Although consumers are not always totally honest about their eating habits, at least some of the hype about making healthier choices is penetrating, according to researchers. But, said Morris, c-stores are still lagging behind their quick-service competitors, at least perception-wise, when it comes to offering better-for-you options.
In his report for Packaged Facts, Morris found that only 38% of c-store prepared food users said they felt these foods were more healthful than those offered at quick-service restaurants. “I have heard some retailers say their customers just aren’t ready to trade up to more healthful foods, but, our research has shown that a growing segment of customers, particularly females, are looking for fresh-cut fruit and salads,” he said.
Morris also pointed out that providing more health-conscious food options can boost incremental sales. “You can certainly still offer your usual roller grill and fried products, but try putting some chicken or turkey items on the menu,” he suggested. “It’s not an either or proposition; it’s just broadening the appeal of your menu.”
Snacking remains increasingly important as consume
rs look for foods with a “better-for-you” halo to replace standard mealtimes, but “better-for-you doesn’t necessarily mean good for you,” Hachtel pointed out.
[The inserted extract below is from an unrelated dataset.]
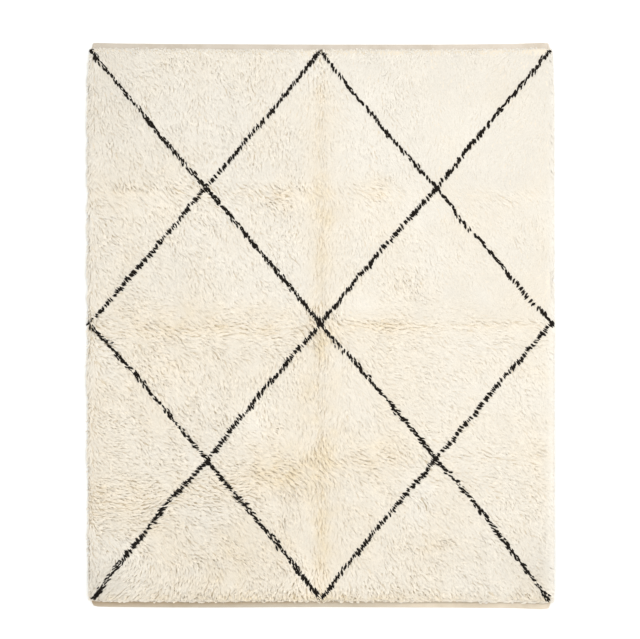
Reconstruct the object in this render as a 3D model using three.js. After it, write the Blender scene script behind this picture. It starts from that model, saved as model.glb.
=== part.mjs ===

Many consumers are gravitating toward nuts and seeds and energy and nutrition bars for themselves and for their children. Even when they go decadent, they still want to feel in control. “For many consumers, that means smaller portions, so it make sense they would go for a two-piece ‘sharing’ package of candy rather than one king-size bar,”Hachtel said. “If they buy the sharing package, they don’t feel as guilty.”